Reproduce, word for word, every line from the first one down to the line containing "return plug", and nothing else.
___
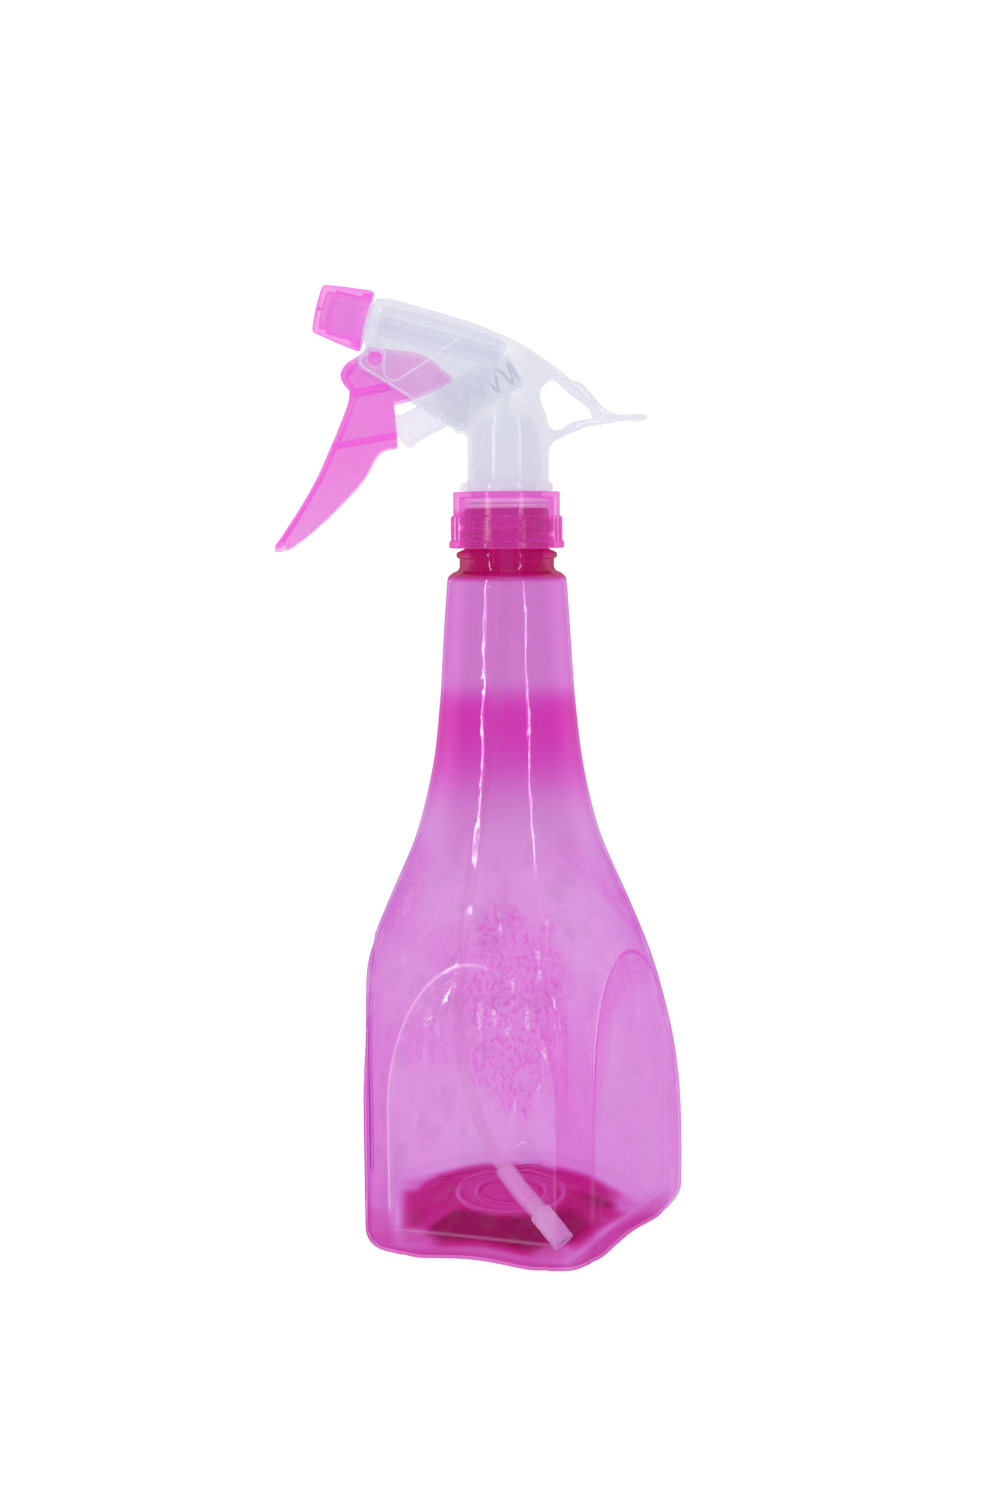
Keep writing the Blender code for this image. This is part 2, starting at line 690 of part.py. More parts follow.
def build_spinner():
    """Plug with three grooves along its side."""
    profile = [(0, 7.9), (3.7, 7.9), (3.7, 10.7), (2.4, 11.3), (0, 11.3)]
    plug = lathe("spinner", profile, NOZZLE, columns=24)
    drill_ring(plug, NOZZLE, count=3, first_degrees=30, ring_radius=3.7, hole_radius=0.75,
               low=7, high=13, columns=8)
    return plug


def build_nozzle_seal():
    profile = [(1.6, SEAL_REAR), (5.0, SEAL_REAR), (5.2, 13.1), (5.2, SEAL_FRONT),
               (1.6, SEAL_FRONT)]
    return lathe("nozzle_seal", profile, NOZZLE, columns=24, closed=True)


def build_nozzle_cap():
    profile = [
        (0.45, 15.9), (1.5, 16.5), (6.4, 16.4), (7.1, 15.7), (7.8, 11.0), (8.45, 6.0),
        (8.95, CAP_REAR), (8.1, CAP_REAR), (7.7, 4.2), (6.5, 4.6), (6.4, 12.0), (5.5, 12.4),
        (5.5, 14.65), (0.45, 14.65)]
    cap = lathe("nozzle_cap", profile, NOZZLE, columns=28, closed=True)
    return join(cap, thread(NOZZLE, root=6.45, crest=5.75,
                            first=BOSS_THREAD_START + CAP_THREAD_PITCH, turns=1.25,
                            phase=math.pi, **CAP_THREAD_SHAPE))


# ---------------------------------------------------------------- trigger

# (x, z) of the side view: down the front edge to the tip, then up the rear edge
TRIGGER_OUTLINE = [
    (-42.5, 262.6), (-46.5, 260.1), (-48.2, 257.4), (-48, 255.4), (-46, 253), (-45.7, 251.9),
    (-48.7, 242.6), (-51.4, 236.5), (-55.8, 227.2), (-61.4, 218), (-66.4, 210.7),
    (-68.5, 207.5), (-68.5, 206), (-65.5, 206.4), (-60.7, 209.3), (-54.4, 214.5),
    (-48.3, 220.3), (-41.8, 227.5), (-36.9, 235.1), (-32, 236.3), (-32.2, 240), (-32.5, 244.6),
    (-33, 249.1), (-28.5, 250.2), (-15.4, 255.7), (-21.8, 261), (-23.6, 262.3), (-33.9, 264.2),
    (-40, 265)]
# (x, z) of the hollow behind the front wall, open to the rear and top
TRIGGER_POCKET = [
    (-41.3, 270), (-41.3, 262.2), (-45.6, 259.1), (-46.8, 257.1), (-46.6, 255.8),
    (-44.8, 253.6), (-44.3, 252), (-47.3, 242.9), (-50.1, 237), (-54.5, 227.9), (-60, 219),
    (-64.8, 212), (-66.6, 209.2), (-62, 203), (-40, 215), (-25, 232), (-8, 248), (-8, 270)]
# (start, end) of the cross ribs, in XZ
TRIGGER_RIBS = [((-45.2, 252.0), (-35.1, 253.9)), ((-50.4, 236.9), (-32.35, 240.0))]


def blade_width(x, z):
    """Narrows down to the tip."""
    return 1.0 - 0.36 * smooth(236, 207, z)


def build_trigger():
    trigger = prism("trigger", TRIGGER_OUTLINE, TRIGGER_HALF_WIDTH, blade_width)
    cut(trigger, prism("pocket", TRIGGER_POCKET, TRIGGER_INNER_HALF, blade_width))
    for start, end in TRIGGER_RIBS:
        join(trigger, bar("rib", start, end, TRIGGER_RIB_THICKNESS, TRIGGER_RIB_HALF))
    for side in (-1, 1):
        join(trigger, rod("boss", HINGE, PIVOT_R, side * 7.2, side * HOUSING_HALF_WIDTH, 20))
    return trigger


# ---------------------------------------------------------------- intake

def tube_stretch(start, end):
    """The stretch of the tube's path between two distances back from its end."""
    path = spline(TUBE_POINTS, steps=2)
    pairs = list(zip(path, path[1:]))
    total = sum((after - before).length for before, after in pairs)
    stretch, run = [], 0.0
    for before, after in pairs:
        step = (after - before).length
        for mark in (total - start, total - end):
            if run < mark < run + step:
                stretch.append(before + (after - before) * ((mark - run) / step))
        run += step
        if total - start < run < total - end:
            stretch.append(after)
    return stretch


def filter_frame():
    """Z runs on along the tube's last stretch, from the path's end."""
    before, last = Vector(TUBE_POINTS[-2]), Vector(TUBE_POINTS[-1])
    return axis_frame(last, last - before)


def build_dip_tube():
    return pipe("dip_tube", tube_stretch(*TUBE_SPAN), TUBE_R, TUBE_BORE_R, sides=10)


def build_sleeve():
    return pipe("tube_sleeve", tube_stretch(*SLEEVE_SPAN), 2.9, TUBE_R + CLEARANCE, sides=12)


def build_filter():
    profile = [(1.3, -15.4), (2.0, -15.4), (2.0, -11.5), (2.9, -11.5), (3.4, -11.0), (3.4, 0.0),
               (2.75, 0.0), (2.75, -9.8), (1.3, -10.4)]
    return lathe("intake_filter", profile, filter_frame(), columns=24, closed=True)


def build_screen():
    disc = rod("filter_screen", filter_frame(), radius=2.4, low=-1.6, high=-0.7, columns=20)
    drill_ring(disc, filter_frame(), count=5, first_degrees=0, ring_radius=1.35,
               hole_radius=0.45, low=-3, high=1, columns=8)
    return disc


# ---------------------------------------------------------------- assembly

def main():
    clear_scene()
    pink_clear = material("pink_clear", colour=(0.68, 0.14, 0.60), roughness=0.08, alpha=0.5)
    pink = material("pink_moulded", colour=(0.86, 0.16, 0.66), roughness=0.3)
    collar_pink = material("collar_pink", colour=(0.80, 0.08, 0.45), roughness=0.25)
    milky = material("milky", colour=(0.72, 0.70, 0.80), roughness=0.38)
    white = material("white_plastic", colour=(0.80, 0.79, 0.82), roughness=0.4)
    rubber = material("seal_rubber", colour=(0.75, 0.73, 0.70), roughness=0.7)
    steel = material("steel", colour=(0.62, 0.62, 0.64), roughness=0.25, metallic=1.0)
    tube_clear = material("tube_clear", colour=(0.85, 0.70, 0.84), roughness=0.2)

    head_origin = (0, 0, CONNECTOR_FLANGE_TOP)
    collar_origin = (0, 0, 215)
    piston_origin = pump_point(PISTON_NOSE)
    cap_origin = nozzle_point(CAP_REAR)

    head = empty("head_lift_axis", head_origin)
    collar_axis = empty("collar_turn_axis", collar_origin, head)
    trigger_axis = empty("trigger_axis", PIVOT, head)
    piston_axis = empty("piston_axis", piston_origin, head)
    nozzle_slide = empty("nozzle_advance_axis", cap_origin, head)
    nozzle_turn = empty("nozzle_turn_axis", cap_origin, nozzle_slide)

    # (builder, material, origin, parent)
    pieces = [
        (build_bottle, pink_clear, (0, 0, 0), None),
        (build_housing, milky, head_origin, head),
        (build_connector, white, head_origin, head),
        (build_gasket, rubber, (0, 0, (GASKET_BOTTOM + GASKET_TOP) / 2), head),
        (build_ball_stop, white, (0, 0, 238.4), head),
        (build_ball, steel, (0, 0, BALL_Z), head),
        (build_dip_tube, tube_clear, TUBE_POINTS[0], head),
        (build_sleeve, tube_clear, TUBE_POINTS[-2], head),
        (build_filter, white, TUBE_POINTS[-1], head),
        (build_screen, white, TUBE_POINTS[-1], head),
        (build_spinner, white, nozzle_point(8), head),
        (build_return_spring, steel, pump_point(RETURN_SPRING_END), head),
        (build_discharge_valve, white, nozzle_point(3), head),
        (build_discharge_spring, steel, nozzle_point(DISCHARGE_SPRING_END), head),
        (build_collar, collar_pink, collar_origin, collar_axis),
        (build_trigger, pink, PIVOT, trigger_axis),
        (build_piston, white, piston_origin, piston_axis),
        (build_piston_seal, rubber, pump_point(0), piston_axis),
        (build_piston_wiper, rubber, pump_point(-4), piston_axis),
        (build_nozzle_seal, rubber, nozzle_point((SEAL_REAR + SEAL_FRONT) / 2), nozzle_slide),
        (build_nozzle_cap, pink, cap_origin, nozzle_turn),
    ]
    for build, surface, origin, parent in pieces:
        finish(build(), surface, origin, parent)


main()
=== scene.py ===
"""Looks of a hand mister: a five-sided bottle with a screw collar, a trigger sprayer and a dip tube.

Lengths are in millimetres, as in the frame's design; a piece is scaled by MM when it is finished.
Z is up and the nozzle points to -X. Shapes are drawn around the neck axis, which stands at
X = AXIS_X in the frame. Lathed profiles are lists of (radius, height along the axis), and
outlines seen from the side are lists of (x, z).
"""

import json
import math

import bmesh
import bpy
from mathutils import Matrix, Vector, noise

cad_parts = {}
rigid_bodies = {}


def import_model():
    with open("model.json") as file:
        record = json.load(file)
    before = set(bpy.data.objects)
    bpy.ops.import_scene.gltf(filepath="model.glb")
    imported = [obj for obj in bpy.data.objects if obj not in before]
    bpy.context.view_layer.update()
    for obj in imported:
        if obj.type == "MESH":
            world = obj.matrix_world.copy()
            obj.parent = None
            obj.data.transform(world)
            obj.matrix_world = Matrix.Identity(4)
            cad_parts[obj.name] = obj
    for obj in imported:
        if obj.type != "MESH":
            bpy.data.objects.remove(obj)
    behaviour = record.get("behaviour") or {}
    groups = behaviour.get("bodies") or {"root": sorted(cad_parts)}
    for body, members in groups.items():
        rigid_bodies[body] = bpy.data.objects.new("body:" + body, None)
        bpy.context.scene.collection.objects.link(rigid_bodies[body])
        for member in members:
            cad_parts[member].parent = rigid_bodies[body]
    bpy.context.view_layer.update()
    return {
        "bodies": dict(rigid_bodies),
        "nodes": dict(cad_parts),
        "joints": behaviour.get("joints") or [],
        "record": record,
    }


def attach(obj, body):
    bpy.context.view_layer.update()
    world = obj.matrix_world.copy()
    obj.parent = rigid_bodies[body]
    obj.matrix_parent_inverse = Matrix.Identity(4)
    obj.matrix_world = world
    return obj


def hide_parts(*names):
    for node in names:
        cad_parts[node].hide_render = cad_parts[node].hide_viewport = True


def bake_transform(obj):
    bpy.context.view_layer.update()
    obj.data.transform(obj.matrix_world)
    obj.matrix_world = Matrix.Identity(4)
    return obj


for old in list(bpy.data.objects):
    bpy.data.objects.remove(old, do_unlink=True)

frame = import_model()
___
▸ THE COMPLETED TASK
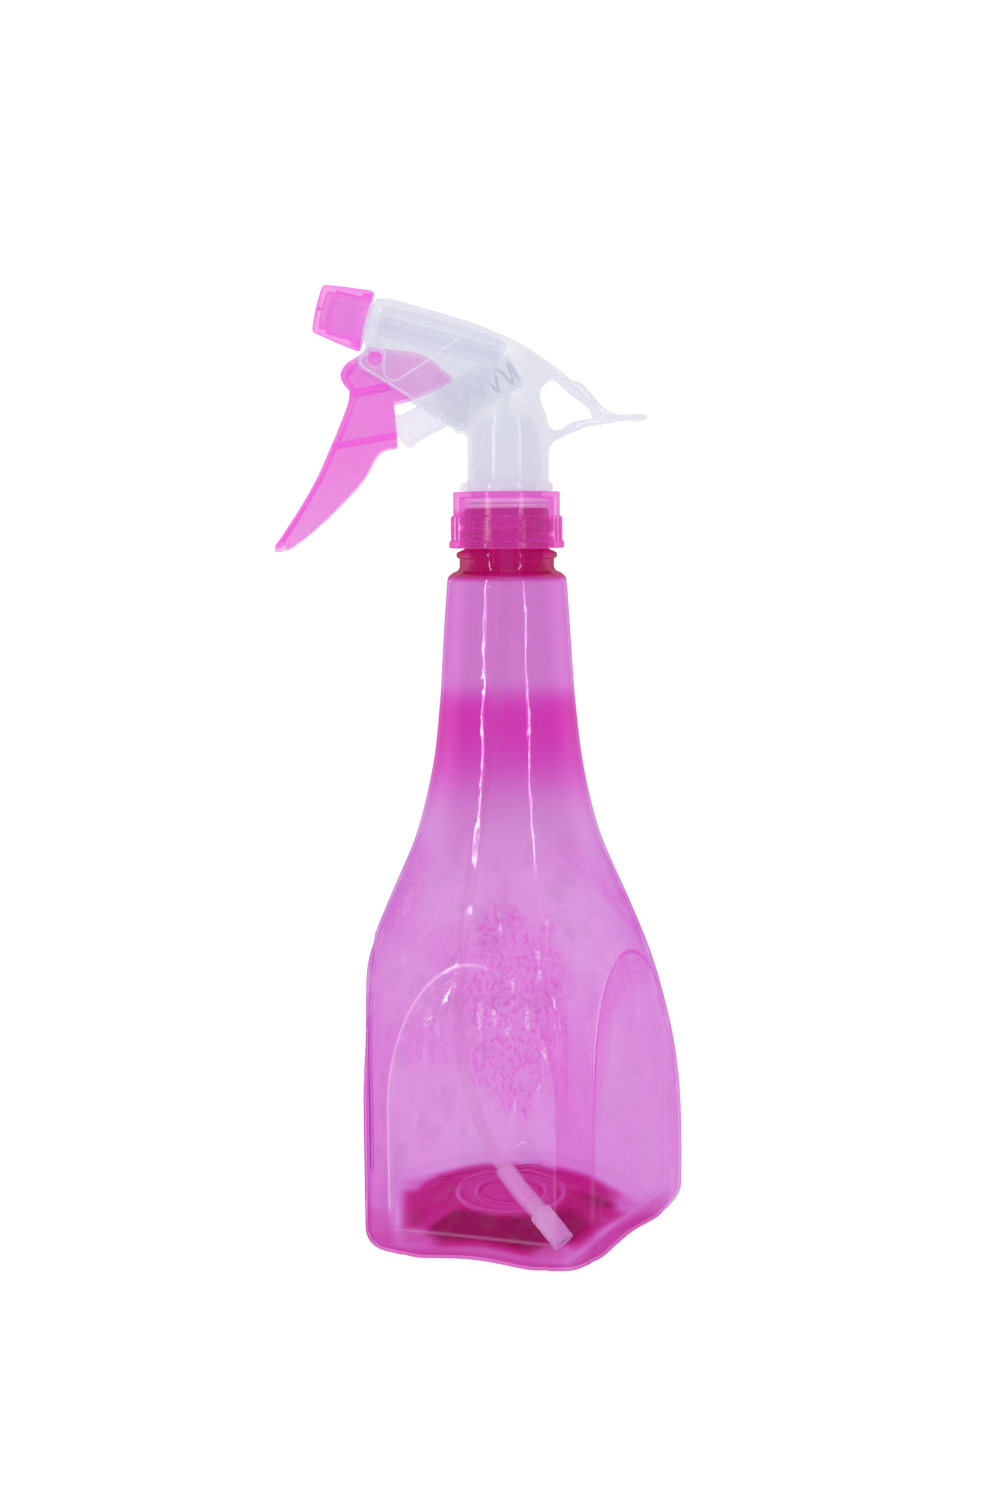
Keep writing the Blender code for this image. This is part 2, starting at line 690 of part.py. More parts follow.
def build_spinner():
    """Plug with three grooves along its side."""
    profile = [(0, 7.9), (3.7, 7.9), (3.7, 10.7), (2.4, 11.3), (0, 11.3)]
    plug = lathe("spinner", profile, NOZZLE, columns=24)
    drill_ring(plug, NOZZLE, count=3, first_degrees=30, ring_radius=3.7, hole_radius=0.75,
               low=7, high=13, columns=8)
    return plug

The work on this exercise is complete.